Challenge: Print, exactly as written, every line from the first line of the records below through the line containing "face.material_index = slot", and nothing further.

Records shown:
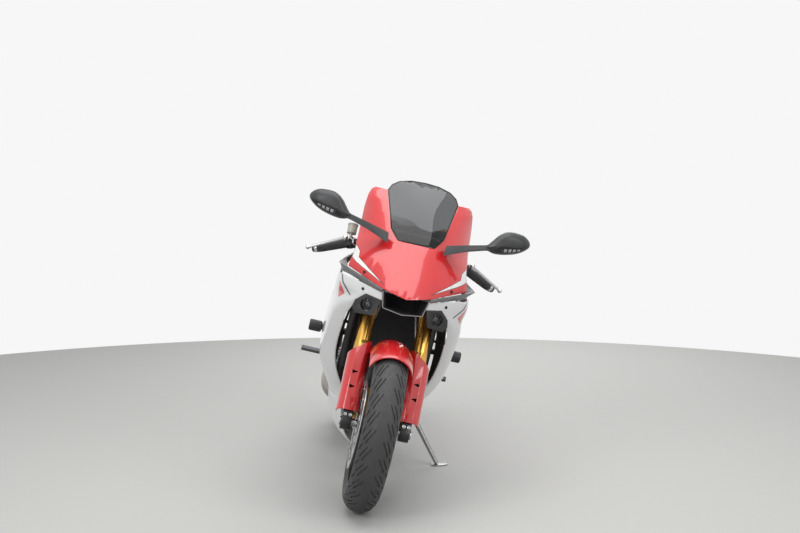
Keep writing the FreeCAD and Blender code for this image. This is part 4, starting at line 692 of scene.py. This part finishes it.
def landed(node, start, way):
    """Follow a ray in millimetres in the bike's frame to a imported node; give the place and the normal."""
    mesh = frame["nodes"][node].data
    tree = BVHTree.FromPolygons([vertex.co for vertex in mesh.vertices],
                                [tuple(face.vertices) for face in mesh.polygons])
    turn = BIKE.to_3x3()
    place, normal, _, _ = tree.ray_cast(BIKE @ spot(*start), turn @ Vector(way))
    if place is None:
        raise RuntimeError(f"the ray misses {node}")
    inward = turn.inverted() @ normal
    if inward.dot(Vector(way)) > 0:
        inward.negate()
    return tuple(BIKE.inverted() @ place * METRE), tuple(inward)


def patch(name, surface, test):
    """Give the faces of a finished piece that pass a test in the bike's frame a second surface."""
    mesh = bpy.data.objects[name].data
    inverse = BIKE.inverted()
    turn = inverse.to_3x3()
    slot = len(mesh.materials)
    mesh.materials.append(surface.material)
    for face in mesh.polygons:
        if test(inverse @ face.center * METRE, turn @ face.normal):
            face.material_index = slot


def trim(name, body, points, radius, surface):
    """Lay a round trim through points in millimetres in the bike's frame."""
    curve = bpy.data.curves.new(name, "CURVE")
    curve.dimensions = "3D"
    curve.bevel_depth = radius * MM
    curve.bevel_resolution = 3
    curve.use_fill_caps = True
    spline = curve.splines.new("NURBS")
    spline.points.add(len(points) - 1)
    for point, target in zip(points, spline.points):
        target.co = (*(BIKE @ spot(*point)), 1)
    spline.order_u = 2
    spline.use_endpoint_u = True
    piece = bpy.data.objects.new(name, curve)
    bpy.context.scene.collection.objects.link(piece)
    only(piece)
    bpy.ops.object.convert(target="MESH")
    bpy.ops.object.shade_smooth()
    settle(bpy.context.object, name, body, surface)


class BikeOperator(bpy.types.Operator):
    """Share the options of the bike's operators."""

    bl_options = {"REGISTER", "UNDO"}


class BIKE_OT_smooth_pieces(BikeOperator):
    """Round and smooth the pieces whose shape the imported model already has"""

    bl_idname = "bike.smooth_pieces"
    bl_label = "Smooth the Packed Pieces"

    def execute(self, context):
        """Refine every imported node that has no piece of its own."""
        for node in sorted(set(frame["nodes"]) - set(REMADE)):
            refine(node, sizes().edge)
        return {"FINISHED"}


class BIKE_OT_seats(BikeOperator):
    """Swell the seats' covers over their foam"""

    bl_idname = "bike.seats"
    bl_label = "Pad the Seats"

    def swell(self, piece, starts):
        """Let the cover swell under pressure for a moment, each point by no more than the setting."""
        cloth = piece.modifiers.new("Cover", "CLOTH")
        cloth.settings.use_pressure = True
        cloth.settings.uniform_pressure_force = 4
        cloth.settings.effector_weights.gravity = 0
        scene = bpy.context.scene
        for step in range(1, SEAT_FRAMES + 1):
            scene.frame_set(step)
        shape = piece.evaluated_get(bpy.context.evaluated_depsgraph_get()).data
        ends = [vertex.co.copy() for vertex in shape.vertices]
        piece.modifiers.clear()
        scene.frame_set(1)
        for vertex, start, end in zip(piece.data.vertices, starts, ends):
            move = end - start
            vertex.co = start + move * min(1.0, sizes().pad_swell / max(move.length, 0.000001))

    def pad(self, node, surface):
        """Remesh a copy of a seat, let its cover swell a little and smooth it."""
        piece = refine(node, 0)
        only(piece)
        piece.data.remesh_voxel_size = SEAT_VOXEL
        bpy.ops.object.voxel_remesh()
        vertices = piece.data.vertices
        starts = [vertex.co - vertex.normal * SEAT_SHRINK for vertex in vertices]
        for vertex, start in zip(vertices, starts):
            vertex.co = start
        self.swell(piece, starts)
        smooth = piece.modifiers.new("Smooth", "SUBSURF")
        smooth.levels = 1
        smooth.render_levels = 1
        bpy.ops.object.modifier_apply(modifier="Smooth")
        bpy.ops.object.shade_smooth()
        clothe(piece, surface)

    def execute(self, context):
        """Pad the rider's and the pillion's seat."""
        cover = seat_cover()
        self.pad("rider_seat", cover)
        self.pad("pillion_seat", cover)
        return {"FINISHED"}


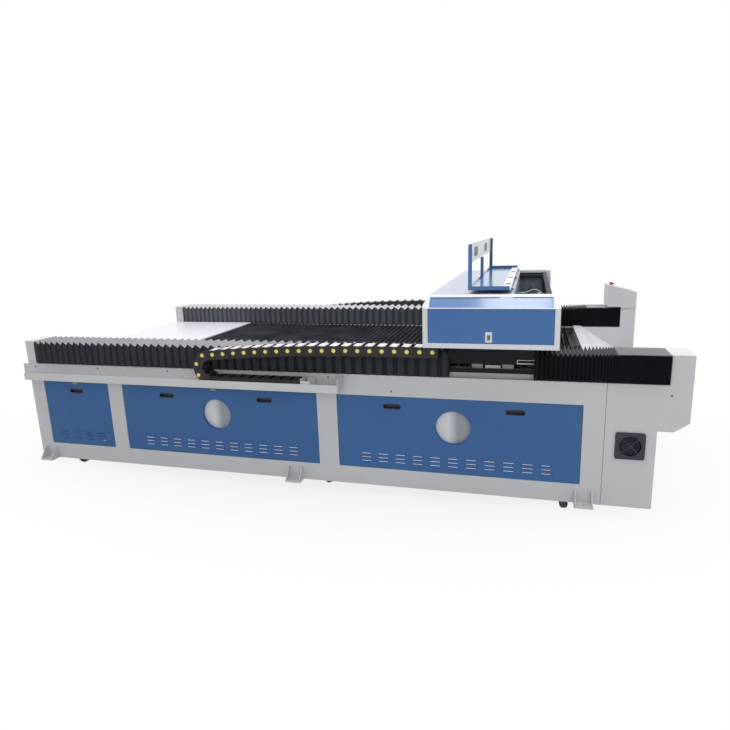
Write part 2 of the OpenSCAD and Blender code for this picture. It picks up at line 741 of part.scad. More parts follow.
module half_ring(r_out, r_in, w) {
    rotate([90, 0, 0]) linear_extrude(w) difference() {
        circle(r = r_out, $fn = 96);
        circle(r = r_in, $fn = 96);
        translate([0, -r_out - 1]) square([r_out + 1, 2*r_out + 2]);
    }
}
module chain_bend() translate([bend_x - fit, -chain_y0, (z_lower + z_upper)/2]) {
    difference() {
        half_ring(chain_r + chain_h/2, chain_r - chain_h/2, chain_w);
        translate([0, -chain_wall, 0])
            half_ring(chain_r + chain_h/2 - chain_wall, chain_r - chain_h/2 + chain_wall,
                      chain_w - 2*chain_wall);
    }
    for (a = [bend_step/3 : bend_step : 170])
        rotate([0, -a, 0]) translate([0, chain_y0, 0]) chain_cap(0, chain_r);
}
module chain_lower_runs() color(BLACK) place() both() chain_lower();
module chain_bends() color(BLACK) place() both() chain_bend();
module chain_upper_runs() color(BLACK) place() both() chain_upper();
// Bolted bracket that holds the end of the lower run to the tray floor
module chain_brackets() color(STEEL) place() both() {
    t = 4;
    translate([bend_x + lower_l + fit, -chain_y0, tray_floor_z + wall]) {
        box([0, -chain_w, 0], [66, 0, t]);
        for (y = [-chain_w, -t]) box([0, y, 0], [58, y + t, 44]);
        box([0, -chain_w, 0], [3, 0, chain_h - 4]);
    }
}

// ---------------------------------------------------------------- bed
slat_t = 3;
slat_foot = 14;
comb_t = 6;
bed_gap = 4;
module table_plate() color(WHITE) place() {
    y0 = beam_w + bed_gap;
    y1 = body_dep - beam_w - bed_gap;
    box([x_bed_0, y0, z_bed - wall], [x_slats_0, y1, z_bed]);
    // folded edge that stands on the cross member
    box([x_slats_0 - wall, y0, z_bed - slat_h], [x_slats_0, y1, z_bed]);
    box([x_slats_0 - 20, y0, z_bed - slat_h], [x_slats_0, y1, z_bed - slat_h + wall]);
    // stiffening bar on the first cross member
    box([cross_xs[0] - cross_w/4, y0, z_bed - slat_h], [cross_xs[0] + cross_w/4, y1, z_bed - wall]);
}
slat_n = floor((x_slats_1 - x_slats_0 - 30)/slat_pitch);
comb_ys = [beam_w + 60, body_dep/2, body_dep - beam_w - 60];
function slat_x(i) = x_slats_0 + 24 + i*slat_pitch;
module bed_slats() color(STEEL) place()
    for (i = [0 : slat_n - 1])
        difference() {
            box([slat_x(i), beam_w + 6, z_bed - slat_h], [slat_x(i) + slat_t, body_dep - beam_w - 6, z_bed]);
            for (y = comb_ys)
                box([slat_x(i) - 1, y - comb_t/2 - fit, z_bed - slat_h - 1],
                    [slat_x(i) + slat_t + 1, y + comb_t/2 + fit, z_bed - slat_h + slat_foot + fit]);
        }
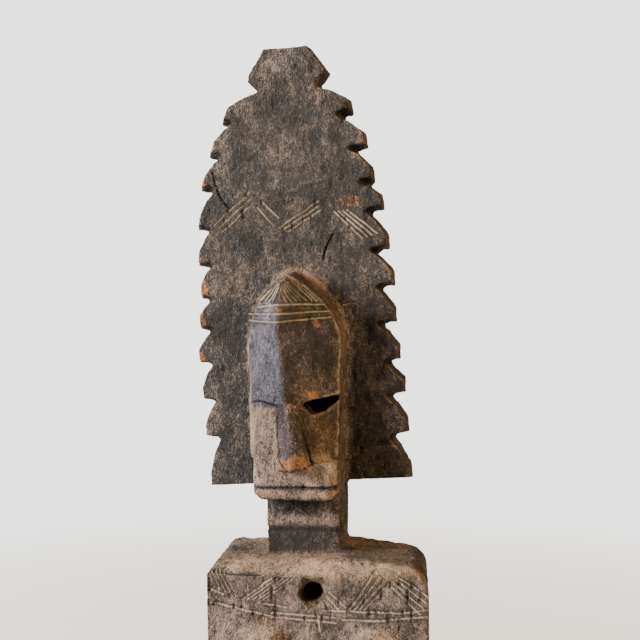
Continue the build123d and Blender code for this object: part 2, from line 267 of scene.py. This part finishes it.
def saveMark(mesh, name, values):
    layer = mesh.attributes.get(name) or mesh.attributes.new(name, "FLOAT", "POINT")
    layer.data.foreach_set("value", np.clip(values, 0, 1).astype(np.float32))


def readMark(mesh, name):
    values = np.empty(len(mesh.vertices), np.float32)
    mesh.attributes[name].data.foreach_get("value", values)
    return values


def settle(piece):  # applies the piece's modifiers
    graph = bpy.context.evaluated_depsgraph_get()
    mesh = bpy.data.meshes.new_from_object(piece.evaluated_get(graph))
    piece.modifiers.clear()
    old = piece.data
    piece.data = mesh
    bpy.data.meshes.remove(old)


def blank(name, node, voxel):  # an evenly meshed copy of a CAD node, to be carved
    piece = bpy.data.objects.new(name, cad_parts[node].data.copy())
    bpy.context.scene.collection.objects.link(piece)
    remesh = piece.modifiers.new("remesh", "REMESH")
    remesh.mode = "VOXEL"
    remesh.voxel_size = voxel * mm
    settle(piece)
    rise = standing(piece.data, 4)
    saveMark(piece.data, "edgeMark", step(0.12 * voxel, 0.55 * voxel, rise))
    saveMark(piece.data, "hollowMark", step(0.12 * voxel, 0.55 * voxel, -rise))
    return piece


def refine(mesh, close):  # splits the edges whose ends are both close to a stroke
    work = bmesh.new()
    work.from_mesh(mesh)
    edges = [e for e in work.edges if close[e.verts[0].index] and close[e.verts[1].index]]
    bmesh.ops.subdivide_edges(work, edges=edges, cuts=1, use_grid_fill=True)
    bmesh.ops.triangulate(work, faces=[f for f in work.faces if len(f.verts) > 4])
    work.to_mesh(mesh)
    work.free()


def thin(piece, faces, keep):  # fewer faces, most of them taken where keep is low
    total = sum(len(p.vertices) - 2 for p in piece.data.polygons)
    if total <= faces:
        return
    group = piece.vertex_groups.new(name="spare")
    levels = np.round((1 - keep) * 10).astype(int)
    for level in range(1, 11):
        group.add(np.flatnonzero(levels == level).tolist(), level / 10, "REPLACE")
    modifier = piece.modifiers.new("thin", "DECIMATE")
    modifier.ratio = faces / total
    modifier.vertex_group = "spare"
    modifier.vertex_group_factor = 1.0
    settle(piece)
    piece.vertex_groups.clear()


def finishPiece(piece, body, node, material):
    piece.data.materials.clear()
    piece.data.materials.append(material)
    piece.data.polygons.foreach_set("use_smooth", [True] * len(piece.data.polygons))
    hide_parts(node)
    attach(piece, body)


# The figure, which is the case of the lock
figure = {
    "voxel": 1.0,  # mm
    "faces": 195000,
    "strokeWidth": 0.3,
    "strokeDepth": 0.8,
    "crackDepth": 0.8,
    "wobble": 0.3,
    "handDepth": 0.5,  # of the hollows that the adze left
    "crustDepth": 0.6,
    "pitDepth": 0.7,
    "ridgeX": -17.5,  # of the ridge down the brow
    "ridgeShift": ((88, 2.0), (97, 2.0), (130, -2.0), (146, -1.0), (160, 3.0), (170, 3.0)),  # height, sideways
    "ridgeReach": 19,  # how far to each side the bend of the ridge dies out
    "headSides": (-48, 26),
    "headTop": 175,
    "noseEdge": ((59, 92), (-2.4, -9.5)),  # heights, and where its right edge is at them
}

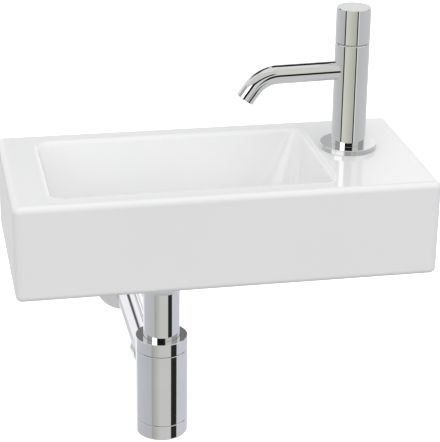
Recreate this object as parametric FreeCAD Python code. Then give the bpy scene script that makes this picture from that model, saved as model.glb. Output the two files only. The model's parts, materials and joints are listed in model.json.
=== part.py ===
import FreeCAD, Part
import math
import os
from FreeCAD import Vector as V

os.makedirs("parts", exist_ok=True)

# Wall hung hand basin with a pillar tap, a strainer waste and a bottle trap.
# Millimetres. The wall is the plane Y = 0, the front looks along -Y, +X is to the
# right, +Z is up. The origin is on the wall, midway between the two wall studs.

# ---------------------------------------------------------------- driving sizes
BASIN_W = 385.0          # width along X
BASIN_D = 185.0          # depth from the wall
BASIN_H = 90.0           # height of the ceramic block
STUD_DROP = 66.0         # wall studs below the top face
TOP = STUD_DROP          # z of the top face
BOT = TOP - BASIN_H      # z of the bottom edge
EDGE_R_CORNER = 6.5      # upright outer corners, front
EDGE_R = 5.5             # top and bottom outer edges
WALL_T = 10.0            # outer ceramic walls
DECK_T = 12.0            # tap deck thickness
BACK_T = 11.0            # back wall
BOWL_T = 10.0            # ceramic under the bowl
BOWL_SIDE_T = 12.0       # ceramic around the bowl

BOWL_XC, BOWL_YC = -29.0, -93.2      # centre of the bowl opening
BOWL_HX, BOWL_HY = 128.2, 71.0       # half sizes of the bowl opening
BOWL_R = 10.5                        # its corner radius
FLOOR_LOW = 60.0                     # depth of the floor
FLOOR_EDGE_R = 12.0                  # rounding between walls and floor
BOWL_LEAN = 0.21                     # how far the walls lean in for each mm of depth
SEAT_LOW = 65.0                      # depth of the recess for the strainer
RIM_R = 5.5                          # rounding of the bowl's rim

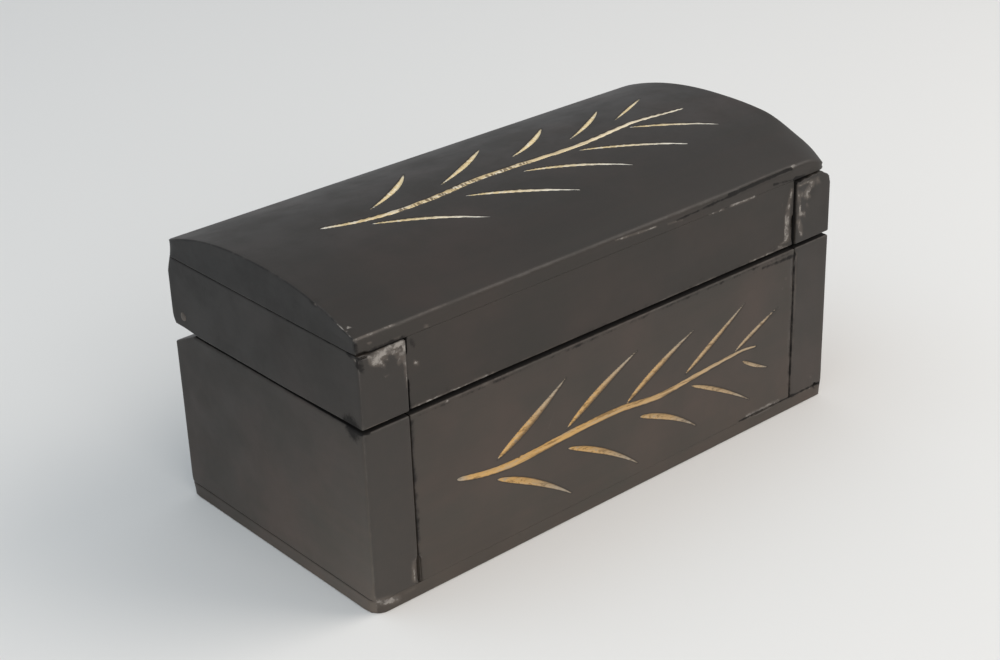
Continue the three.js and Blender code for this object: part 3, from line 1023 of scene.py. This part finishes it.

Task result:
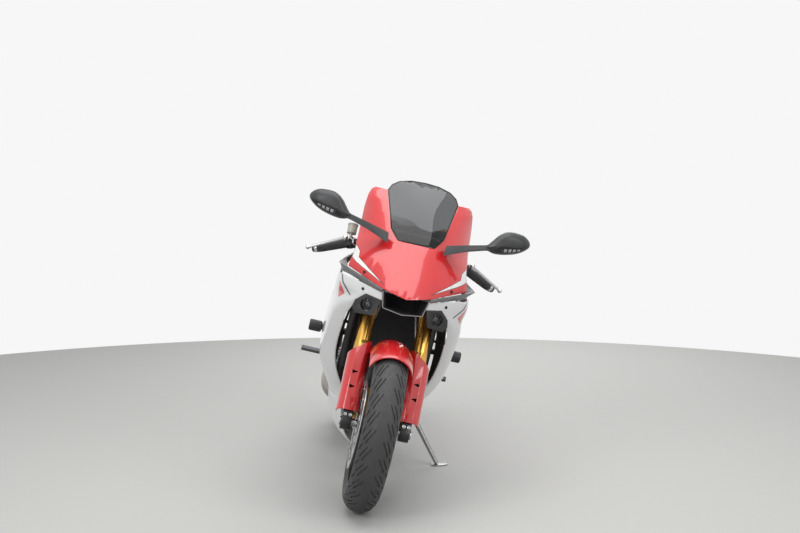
Keep writing the FreeCAD and Blender code for this image. This is part 4, starting at line 692 of scene.py. This part finishes it.
def landed(node, start, way):
    """Follow a ray in millimetres in the bike's frame to a imported node; give the place and the normal."""
    mesh = frame["nodes"][node].data
    tree = BVHTree.FromPolygons([vertex.co for vertex in mesh.vertices],
                                [tuple(face.vertices) for face in mesh.polygons])
    turn = BIKE.to_3x3()
    place, normal, _, _ = tree.ray_cast(BIKE @ spot(*start), turn @ Vector(way))
    if place is None:
        raise RuntimeError(f"the ray misses {node}")
    inward = turn.inverted() @ normal
    if inward.dot(Vector(way)) > 0:
        inward.negate()
    return tuple(BIKE.inverted() @ place * METRE), tuple(inward)


def patch(name, surface, test):
    """Give the faces of a finished piece that pass a test in the bike's frame a second surface."""
    mesh = bpy.data.objects[name].data
    inverse = BIKE.inverted()
    turn = inverse.to_3x3()
    slot = len(mesh.materials)
    mesh.materials.append(surface.material)
    for face in mesh.polygons:
        if test(inverse @ face.center * METRE, turn @ face.normal):
            face.material_index = slot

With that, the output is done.